Aim of the exercise: Below are the records; locate each line with the word "More" and copy it.

Data entries:

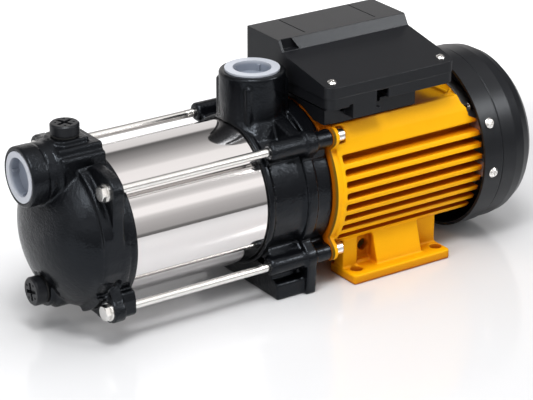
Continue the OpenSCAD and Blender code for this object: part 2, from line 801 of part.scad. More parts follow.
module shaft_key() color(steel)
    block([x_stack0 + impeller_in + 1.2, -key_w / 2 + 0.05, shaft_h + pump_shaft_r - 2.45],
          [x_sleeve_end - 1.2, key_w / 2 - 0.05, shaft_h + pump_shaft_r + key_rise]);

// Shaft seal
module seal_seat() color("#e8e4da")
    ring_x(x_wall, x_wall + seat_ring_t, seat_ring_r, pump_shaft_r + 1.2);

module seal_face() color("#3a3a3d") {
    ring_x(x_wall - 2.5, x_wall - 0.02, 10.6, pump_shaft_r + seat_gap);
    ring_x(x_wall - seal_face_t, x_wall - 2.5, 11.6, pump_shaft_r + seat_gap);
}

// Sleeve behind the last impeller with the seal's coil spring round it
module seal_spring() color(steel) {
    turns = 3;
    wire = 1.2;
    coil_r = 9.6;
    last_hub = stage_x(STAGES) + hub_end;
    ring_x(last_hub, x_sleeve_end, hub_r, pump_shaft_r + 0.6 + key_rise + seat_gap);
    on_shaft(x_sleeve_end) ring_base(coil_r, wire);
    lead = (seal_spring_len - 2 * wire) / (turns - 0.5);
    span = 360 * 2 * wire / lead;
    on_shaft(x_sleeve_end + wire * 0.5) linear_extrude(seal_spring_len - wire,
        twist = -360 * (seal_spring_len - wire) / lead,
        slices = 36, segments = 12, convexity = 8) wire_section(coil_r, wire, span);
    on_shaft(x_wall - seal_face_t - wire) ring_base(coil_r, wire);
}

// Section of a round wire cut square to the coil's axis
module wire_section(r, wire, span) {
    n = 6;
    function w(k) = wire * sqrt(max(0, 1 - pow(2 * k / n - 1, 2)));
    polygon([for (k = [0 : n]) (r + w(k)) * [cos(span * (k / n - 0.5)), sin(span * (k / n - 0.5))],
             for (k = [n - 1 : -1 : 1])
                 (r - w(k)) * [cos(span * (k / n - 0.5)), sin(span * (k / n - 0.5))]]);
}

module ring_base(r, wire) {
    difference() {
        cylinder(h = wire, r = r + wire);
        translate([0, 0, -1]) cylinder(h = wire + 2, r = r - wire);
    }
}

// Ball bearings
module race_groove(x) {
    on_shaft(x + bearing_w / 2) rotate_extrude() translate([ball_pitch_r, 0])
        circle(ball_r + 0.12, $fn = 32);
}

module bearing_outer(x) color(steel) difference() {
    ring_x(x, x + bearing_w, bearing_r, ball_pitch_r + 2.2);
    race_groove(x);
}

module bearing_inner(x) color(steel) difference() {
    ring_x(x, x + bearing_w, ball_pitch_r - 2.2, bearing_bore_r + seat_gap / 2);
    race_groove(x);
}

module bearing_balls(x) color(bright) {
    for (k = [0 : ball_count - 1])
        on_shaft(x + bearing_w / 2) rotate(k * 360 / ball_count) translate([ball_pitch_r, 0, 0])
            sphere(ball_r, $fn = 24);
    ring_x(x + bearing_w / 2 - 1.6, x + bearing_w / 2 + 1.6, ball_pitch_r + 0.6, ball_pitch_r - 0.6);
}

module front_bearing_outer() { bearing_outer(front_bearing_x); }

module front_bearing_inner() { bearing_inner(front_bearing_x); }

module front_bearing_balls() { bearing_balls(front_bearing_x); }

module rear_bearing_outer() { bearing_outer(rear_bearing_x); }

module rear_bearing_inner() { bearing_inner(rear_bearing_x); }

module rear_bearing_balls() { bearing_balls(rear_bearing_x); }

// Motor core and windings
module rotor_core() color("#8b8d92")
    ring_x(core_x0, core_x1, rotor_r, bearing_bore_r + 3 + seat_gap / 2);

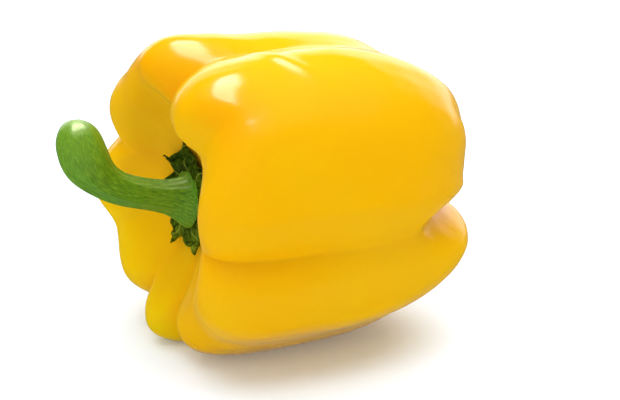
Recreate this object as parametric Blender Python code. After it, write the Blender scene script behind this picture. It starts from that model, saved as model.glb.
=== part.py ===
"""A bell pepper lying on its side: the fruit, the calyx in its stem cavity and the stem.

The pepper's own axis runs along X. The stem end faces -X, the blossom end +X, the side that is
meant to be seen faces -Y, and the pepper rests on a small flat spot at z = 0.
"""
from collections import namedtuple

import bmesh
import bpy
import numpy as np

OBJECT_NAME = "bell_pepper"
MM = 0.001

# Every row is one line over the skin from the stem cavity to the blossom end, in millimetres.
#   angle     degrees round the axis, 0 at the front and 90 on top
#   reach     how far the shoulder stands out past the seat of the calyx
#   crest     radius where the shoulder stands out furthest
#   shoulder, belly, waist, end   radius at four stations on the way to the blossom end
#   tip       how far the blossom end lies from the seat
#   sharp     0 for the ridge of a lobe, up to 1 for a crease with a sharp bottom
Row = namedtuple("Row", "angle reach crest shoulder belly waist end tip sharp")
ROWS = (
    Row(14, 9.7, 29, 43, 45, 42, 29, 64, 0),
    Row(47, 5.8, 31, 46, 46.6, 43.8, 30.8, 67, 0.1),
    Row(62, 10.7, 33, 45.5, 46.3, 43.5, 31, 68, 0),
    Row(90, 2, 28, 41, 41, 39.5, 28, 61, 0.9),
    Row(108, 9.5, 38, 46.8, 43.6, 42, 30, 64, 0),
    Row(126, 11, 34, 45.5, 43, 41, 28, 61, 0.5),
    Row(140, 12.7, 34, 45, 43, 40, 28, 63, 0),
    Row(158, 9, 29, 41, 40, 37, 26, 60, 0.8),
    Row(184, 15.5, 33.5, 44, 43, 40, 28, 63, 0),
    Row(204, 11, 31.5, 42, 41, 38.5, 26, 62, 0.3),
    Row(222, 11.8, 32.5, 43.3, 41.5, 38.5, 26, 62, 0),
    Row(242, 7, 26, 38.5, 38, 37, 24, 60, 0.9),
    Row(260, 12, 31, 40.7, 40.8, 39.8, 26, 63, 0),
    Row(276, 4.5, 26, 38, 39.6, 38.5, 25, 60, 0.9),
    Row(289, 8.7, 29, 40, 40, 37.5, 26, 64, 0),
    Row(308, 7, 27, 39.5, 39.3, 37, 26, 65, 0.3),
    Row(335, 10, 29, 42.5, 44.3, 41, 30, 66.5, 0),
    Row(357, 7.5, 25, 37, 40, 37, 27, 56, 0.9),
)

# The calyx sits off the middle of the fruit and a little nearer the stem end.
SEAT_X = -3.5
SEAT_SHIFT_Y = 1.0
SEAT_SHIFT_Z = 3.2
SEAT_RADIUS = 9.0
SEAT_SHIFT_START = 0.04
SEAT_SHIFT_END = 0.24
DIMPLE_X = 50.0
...
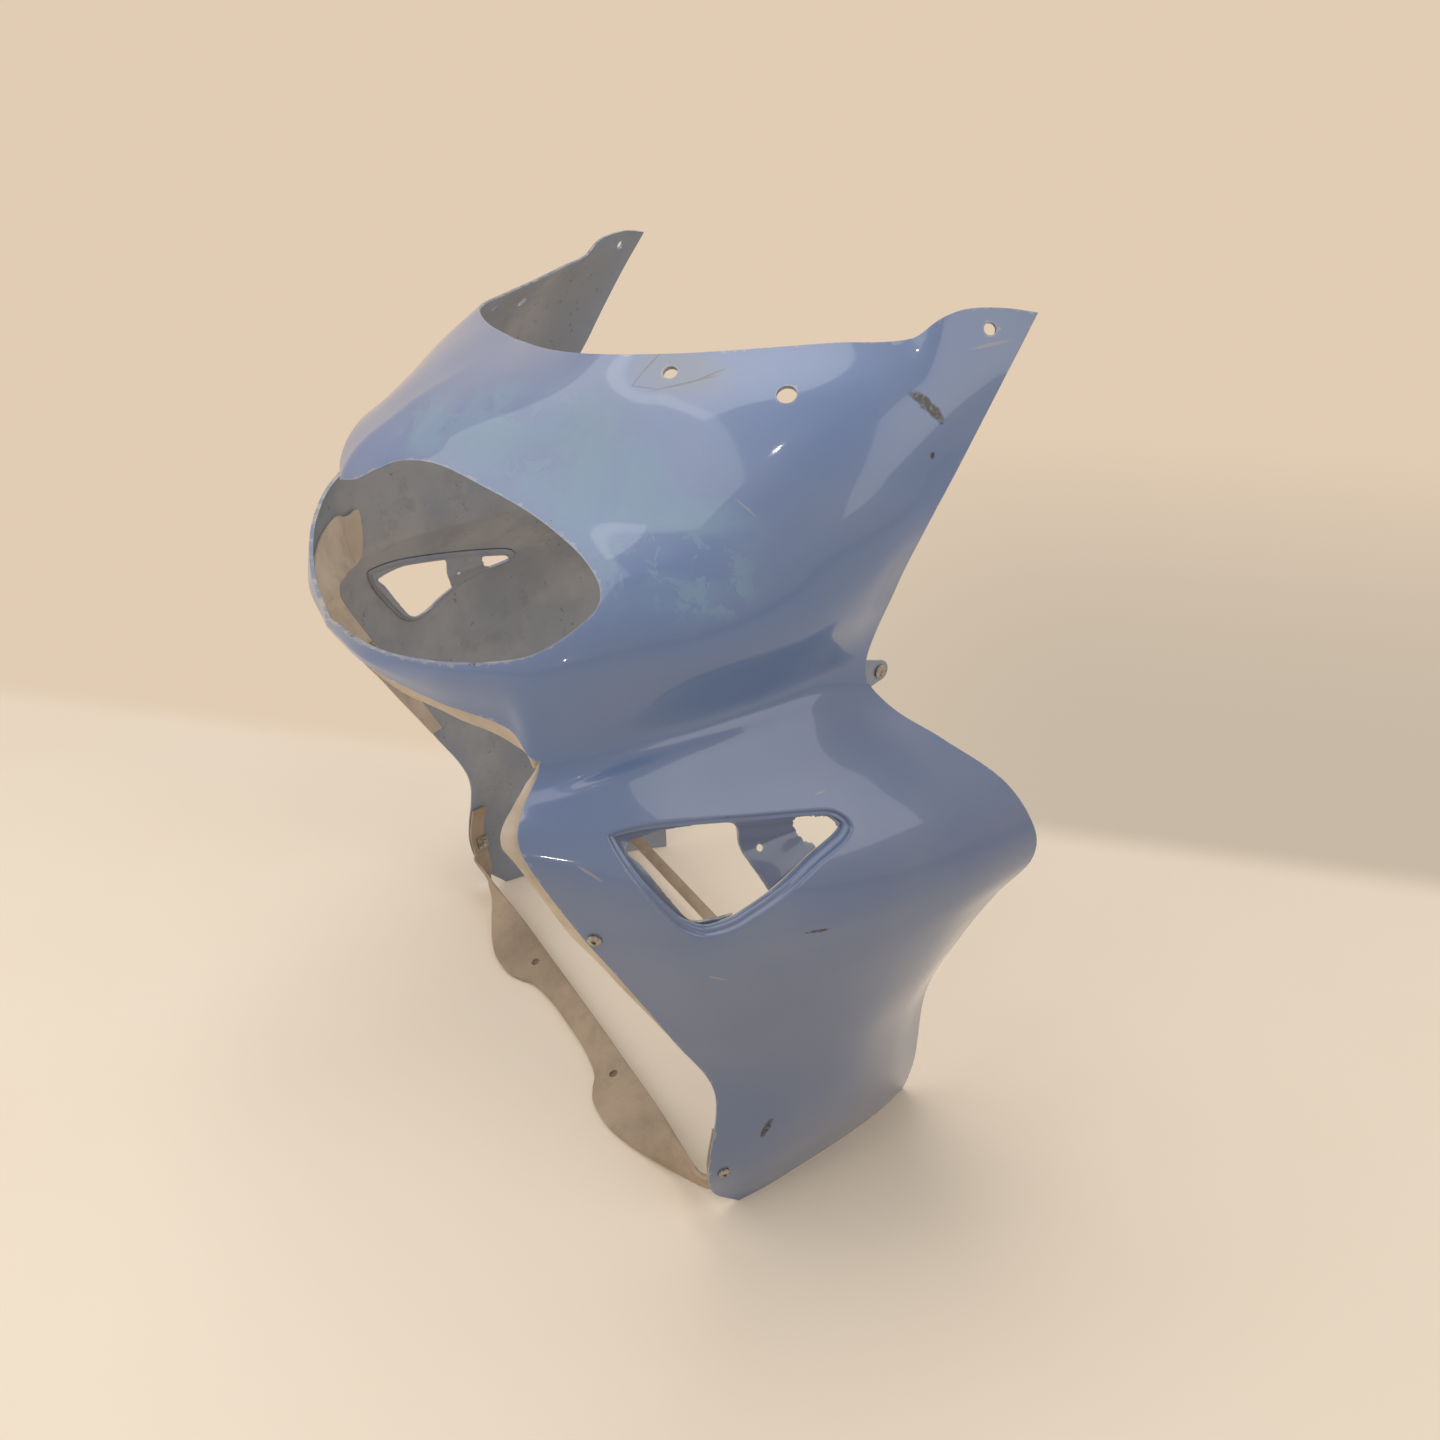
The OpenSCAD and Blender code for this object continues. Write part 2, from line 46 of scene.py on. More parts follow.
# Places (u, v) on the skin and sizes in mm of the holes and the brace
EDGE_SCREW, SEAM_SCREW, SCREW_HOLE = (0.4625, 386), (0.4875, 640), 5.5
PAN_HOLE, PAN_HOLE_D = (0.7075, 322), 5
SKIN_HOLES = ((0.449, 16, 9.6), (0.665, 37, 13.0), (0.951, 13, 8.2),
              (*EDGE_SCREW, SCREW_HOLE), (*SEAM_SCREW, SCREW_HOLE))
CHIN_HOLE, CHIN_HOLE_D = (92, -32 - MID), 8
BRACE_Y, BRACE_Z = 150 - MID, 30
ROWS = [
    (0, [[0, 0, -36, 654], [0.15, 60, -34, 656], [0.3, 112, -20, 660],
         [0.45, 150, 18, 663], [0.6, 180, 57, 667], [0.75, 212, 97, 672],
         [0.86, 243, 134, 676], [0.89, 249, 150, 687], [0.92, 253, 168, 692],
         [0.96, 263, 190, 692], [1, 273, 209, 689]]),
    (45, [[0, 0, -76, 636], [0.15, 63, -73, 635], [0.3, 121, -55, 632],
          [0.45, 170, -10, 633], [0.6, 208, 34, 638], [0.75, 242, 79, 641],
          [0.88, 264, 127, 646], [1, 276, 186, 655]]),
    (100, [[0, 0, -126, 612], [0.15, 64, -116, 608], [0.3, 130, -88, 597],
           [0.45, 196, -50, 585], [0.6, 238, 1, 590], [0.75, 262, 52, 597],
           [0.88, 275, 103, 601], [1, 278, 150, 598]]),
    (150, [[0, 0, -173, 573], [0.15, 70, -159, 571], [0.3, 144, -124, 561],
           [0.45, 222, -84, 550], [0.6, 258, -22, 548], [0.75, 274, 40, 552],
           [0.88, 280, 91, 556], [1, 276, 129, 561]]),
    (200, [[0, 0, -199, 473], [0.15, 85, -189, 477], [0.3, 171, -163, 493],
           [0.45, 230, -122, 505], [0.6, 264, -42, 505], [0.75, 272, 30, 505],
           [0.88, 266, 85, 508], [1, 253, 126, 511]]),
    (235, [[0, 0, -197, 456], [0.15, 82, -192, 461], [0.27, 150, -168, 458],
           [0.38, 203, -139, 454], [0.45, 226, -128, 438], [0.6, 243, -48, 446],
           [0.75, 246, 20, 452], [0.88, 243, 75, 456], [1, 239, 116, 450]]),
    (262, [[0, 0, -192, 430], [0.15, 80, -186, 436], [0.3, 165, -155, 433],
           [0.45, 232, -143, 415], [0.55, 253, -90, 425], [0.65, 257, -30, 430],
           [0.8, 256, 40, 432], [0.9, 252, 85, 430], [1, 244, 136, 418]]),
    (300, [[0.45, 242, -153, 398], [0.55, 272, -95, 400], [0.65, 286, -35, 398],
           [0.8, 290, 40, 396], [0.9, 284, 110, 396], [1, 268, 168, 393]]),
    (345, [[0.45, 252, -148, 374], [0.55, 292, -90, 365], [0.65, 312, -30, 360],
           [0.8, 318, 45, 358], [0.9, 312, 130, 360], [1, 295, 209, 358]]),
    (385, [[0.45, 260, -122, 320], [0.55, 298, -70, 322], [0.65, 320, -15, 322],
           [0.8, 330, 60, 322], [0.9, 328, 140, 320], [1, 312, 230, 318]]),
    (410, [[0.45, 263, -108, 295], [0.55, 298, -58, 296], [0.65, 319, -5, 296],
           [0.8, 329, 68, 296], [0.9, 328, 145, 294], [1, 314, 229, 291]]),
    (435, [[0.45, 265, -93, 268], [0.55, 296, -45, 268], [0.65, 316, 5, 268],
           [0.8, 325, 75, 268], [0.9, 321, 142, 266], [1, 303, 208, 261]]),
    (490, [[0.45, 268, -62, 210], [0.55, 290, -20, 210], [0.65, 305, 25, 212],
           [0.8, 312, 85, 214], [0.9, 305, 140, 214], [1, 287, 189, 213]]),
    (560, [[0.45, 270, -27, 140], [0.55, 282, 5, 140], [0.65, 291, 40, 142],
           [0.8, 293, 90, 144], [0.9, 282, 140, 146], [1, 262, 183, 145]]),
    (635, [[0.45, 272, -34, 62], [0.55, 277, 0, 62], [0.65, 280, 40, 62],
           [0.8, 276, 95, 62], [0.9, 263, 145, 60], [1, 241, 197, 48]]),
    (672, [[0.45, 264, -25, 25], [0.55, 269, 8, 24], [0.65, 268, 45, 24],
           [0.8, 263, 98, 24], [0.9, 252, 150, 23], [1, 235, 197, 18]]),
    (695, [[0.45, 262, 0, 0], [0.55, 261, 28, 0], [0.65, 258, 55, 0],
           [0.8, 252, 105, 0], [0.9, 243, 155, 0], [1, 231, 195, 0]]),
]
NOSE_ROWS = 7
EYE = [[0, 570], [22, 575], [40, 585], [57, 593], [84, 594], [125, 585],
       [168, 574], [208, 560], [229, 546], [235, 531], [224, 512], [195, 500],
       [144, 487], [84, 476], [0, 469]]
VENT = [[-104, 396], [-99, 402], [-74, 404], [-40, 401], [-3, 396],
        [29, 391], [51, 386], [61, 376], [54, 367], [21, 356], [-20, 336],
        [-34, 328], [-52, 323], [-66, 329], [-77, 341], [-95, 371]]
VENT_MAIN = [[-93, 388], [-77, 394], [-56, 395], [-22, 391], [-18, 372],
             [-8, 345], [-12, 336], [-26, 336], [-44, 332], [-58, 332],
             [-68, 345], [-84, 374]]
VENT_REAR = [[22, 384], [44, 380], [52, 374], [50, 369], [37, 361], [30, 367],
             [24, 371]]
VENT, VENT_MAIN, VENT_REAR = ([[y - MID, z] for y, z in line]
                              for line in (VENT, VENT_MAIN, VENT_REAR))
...
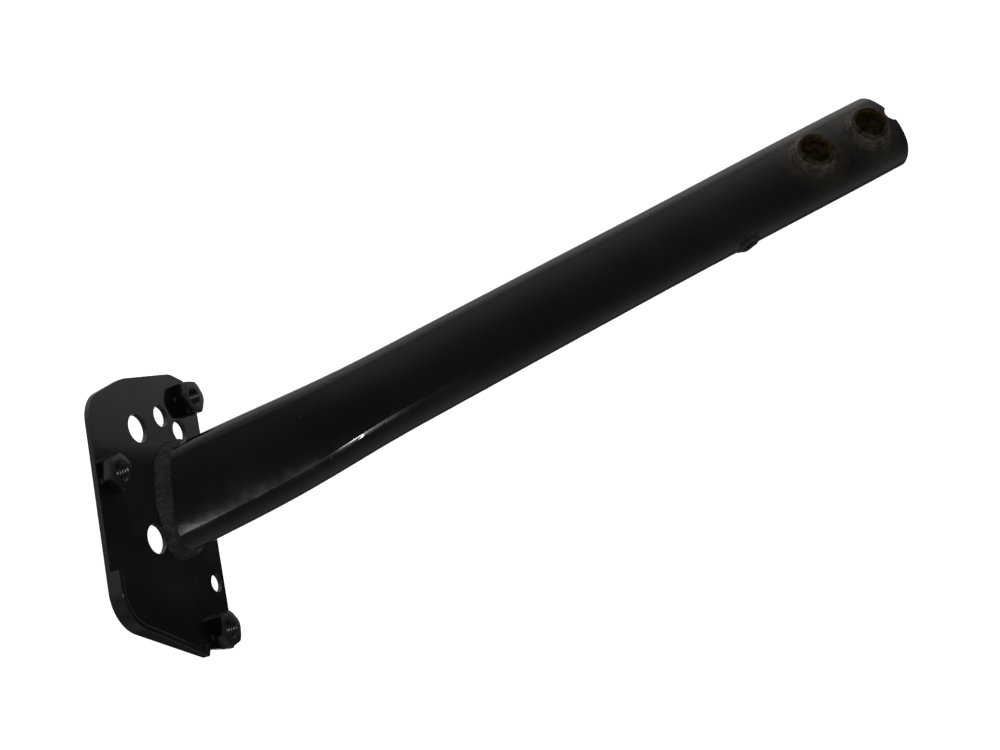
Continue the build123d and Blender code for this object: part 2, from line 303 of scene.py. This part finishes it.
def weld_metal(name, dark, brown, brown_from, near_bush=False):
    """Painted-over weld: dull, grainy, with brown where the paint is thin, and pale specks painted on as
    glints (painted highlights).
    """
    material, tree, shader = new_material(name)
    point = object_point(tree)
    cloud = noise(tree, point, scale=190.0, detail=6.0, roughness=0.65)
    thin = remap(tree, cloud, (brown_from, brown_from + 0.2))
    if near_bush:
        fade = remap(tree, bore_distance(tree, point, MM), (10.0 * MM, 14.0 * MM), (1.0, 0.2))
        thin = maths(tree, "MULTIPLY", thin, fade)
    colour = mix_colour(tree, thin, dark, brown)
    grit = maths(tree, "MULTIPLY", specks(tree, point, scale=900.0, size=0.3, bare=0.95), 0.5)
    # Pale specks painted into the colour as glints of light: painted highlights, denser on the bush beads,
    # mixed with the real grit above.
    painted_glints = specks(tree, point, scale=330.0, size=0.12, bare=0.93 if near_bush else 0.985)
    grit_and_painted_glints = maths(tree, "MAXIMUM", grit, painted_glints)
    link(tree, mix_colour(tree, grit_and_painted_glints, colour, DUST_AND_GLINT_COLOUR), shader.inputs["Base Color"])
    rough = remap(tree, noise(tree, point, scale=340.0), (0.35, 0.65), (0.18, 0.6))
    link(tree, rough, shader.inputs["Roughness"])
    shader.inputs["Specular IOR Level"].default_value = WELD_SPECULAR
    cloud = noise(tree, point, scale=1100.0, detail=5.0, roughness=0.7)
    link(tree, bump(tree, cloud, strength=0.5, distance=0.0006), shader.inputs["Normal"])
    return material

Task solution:
Continue the OpenSCAD and Blender code for this object: part 2, from line 801 of part.scad. More parts follow.
The OpenSCAD and Blender code for this object continues. Write part 2, from line 46 of scene.py on. More parts follow.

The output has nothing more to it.